You'll get a surprising amount of bass. You'll have highs that aren't victims of audio artifacting.

AirPods AirPods work great with Apple TV, too — and anything that has Bluetooth, for that matter.

Same goes for connecting and using the AirPods with an Apple TV. If you use iCloud, your Apple TV will be aware of your AirPods. You'll still need to dive into the settings and choose the AirPods as an audio source, which is slightly annoying, but you won't have to actually pair them.

Don't use Apple stuff? These are still really good earbuds (again, providing they fit in your ears without issue) with pretty much any Bluetooth device. You don't get the automatic pairing via iCloud, but I wouldn't call that a huge deal.

Look at it like this: For relatively casual listening, AirPods are great. A really good mix of audio quality, price, and ease of use.

They're not perfect for every circumstance. In noisey situations — such as when I'm on a plane — I'm going to want to use something with more noise-cancellation. So it'll be Bose (or other headphones of that ilk) I'll turn to. If I'm mowing the lawn and actually want to hear voices or music, I'll need something that fits int he ear a little tighter.

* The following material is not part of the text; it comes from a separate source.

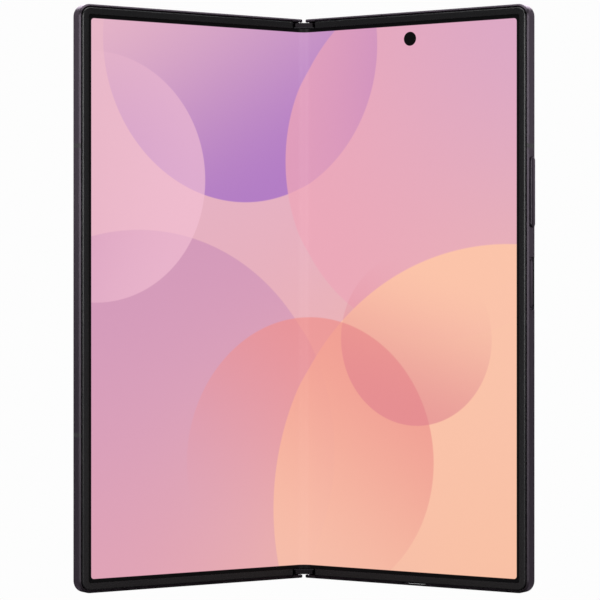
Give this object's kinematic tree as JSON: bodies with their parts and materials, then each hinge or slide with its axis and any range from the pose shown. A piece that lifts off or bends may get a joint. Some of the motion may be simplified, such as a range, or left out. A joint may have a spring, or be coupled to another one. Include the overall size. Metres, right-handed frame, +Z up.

For all the other times — including listening to TV at home — when I don't want to shut out the outside world? AirPods are excellent.

4 out of 5

Apple AirPods

These, simply put, are excellent wireless earbuds for casual listening. They sound surprisingly good. They're nearly seamless to pair with an iPhone, and still easy with everything else (including Android).

They lack any sort of noise cancellation, so they're maybe not the best for yard work. And they're a loose fit (your ear holes will vary), but that adds to the ease of use — no struggling to get them to fit.

They're great to wear around the house and use as wireless buds for private listening of a television, too. Just get over how they look.